**Raw data**
▼

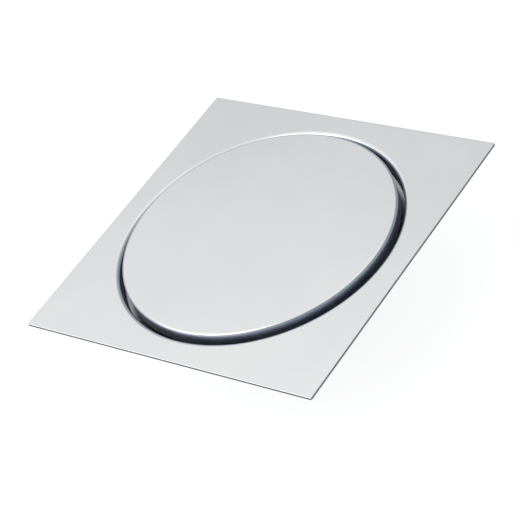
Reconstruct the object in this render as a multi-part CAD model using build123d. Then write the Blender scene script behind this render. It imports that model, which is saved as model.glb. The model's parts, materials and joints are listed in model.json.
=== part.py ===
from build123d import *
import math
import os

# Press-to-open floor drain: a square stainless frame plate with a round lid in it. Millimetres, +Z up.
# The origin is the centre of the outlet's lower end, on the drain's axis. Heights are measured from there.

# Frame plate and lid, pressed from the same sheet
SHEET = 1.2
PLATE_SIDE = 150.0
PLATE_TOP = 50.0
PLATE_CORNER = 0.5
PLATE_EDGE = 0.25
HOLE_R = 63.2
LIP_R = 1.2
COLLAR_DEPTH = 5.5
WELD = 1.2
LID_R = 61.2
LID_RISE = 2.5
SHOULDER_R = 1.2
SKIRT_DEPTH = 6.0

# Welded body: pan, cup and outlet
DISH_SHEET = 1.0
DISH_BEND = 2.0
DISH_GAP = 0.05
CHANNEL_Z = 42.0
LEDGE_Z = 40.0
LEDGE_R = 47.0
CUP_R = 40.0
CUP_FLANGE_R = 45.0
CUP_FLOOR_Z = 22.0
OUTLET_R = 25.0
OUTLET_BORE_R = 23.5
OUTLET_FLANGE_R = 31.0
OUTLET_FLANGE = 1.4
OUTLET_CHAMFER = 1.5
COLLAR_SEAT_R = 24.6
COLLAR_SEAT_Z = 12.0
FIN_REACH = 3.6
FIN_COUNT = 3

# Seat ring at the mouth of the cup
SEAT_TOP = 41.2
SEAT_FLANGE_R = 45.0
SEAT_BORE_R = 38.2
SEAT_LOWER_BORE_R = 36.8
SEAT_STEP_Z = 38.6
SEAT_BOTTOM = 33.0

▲

**Set problem**
Report how many lines of the listing hold the string "part", giving only the number.

**Response to the exercise**
2